Os adolescentes da semiliberdade estudam e participam de programas esportivos e culturais fora da unidade, monitorados por agentes. “Eles saem sozinhos para ter uma autonomia, mas estão sempre sendo monitorados. Aqui, o que estamos fazendo é mostrar um novo caminho que pode ser trilhado por eles”, ressalta o agente de apoio socioeducativo, Reginaldo Camassuti.
Análise
A educação que transforma
A notícia de que jovens presos ou submetidos a medidas socioeducativas de restrição de liberdade conseguiram sucesso em seus estudos renova as esperanças e a certeza de que o futuro da humanidade reside na igualdade real de oportunidades para todos, diferente do que vemos hoje.
Nós, humanos, somos capazes dos feitos mais incríveis. Somos dotados de talentos, de inteligência, de capacidades que nos diferenciam de qualquer outro ser vivo do planeta. O que determina nosso sucesso não é somente nossa capacidade individual, mas a oportunidade de desenvolvê-la. Por conta das diferenças econômicas, poucos têm acesso aos mecanismos que permitem que nossos talentos se desenvolvam, e é este o ponto que devemos cuidar.
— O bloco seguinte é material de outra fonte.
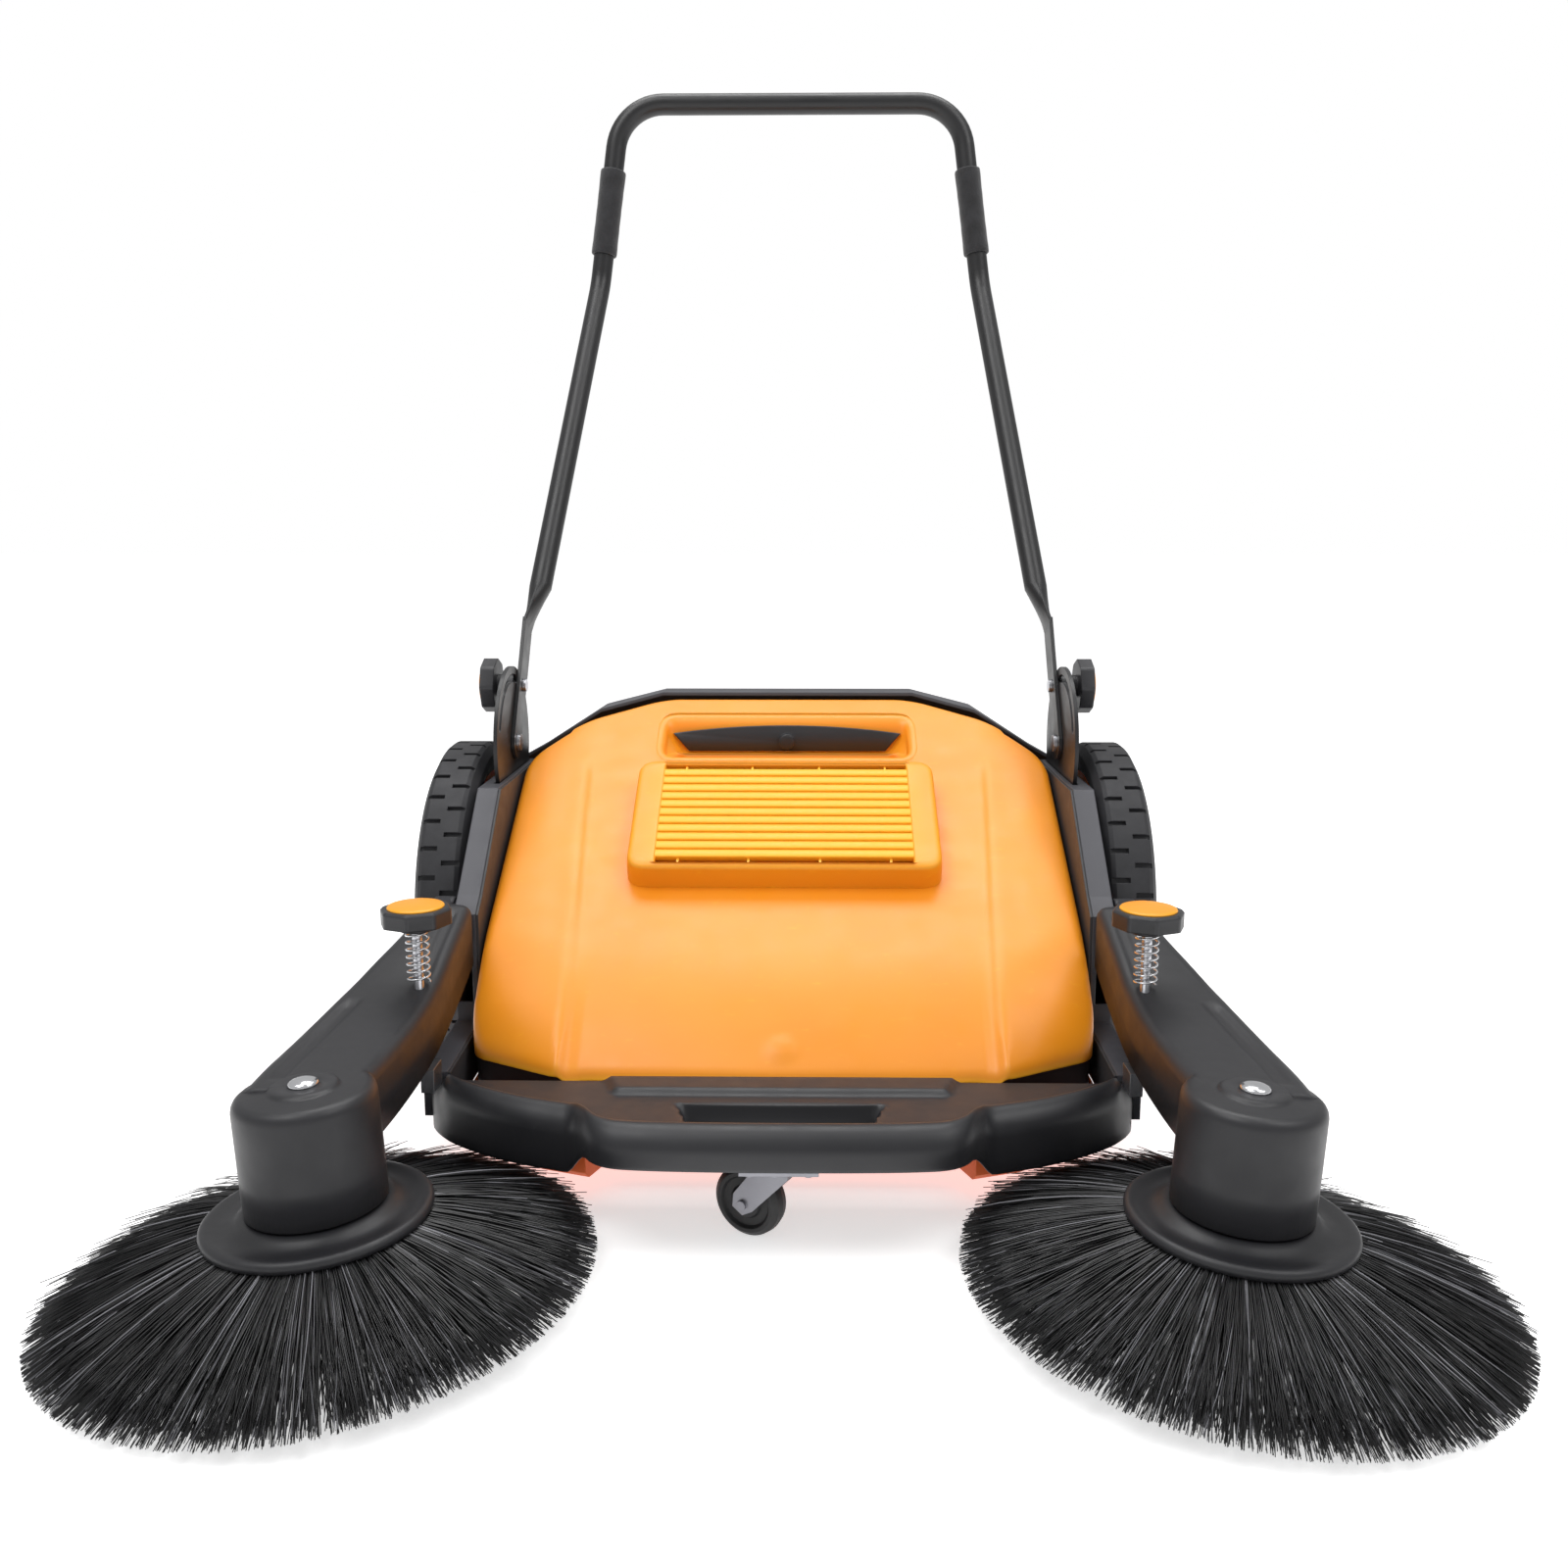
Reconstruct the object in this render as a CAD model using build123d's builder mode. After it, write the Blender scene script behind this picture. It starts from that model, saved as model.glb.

A vitória destes jovens é a prova de que quanto menos prisão e mais oportunidades oferecermos aos jovens - mas de verdade, não da boca para fora - maiores são as chances de os afastarmos da violência, de os incluirmos na sociedade. O que estes jovens nos mostraram é que, presentes as condições, todos, inclusive os envolvidos pela criminalidade, possuem condições de crescer. Este é nosso desafio: permitir aos jovens desenvolver seus talentos e capacidades. Mãos à obra!
Em um mundo onde a educação é um privilégio, ter acesso a ela de forma séria, ela pode mudar a vida de um jovem para sempre.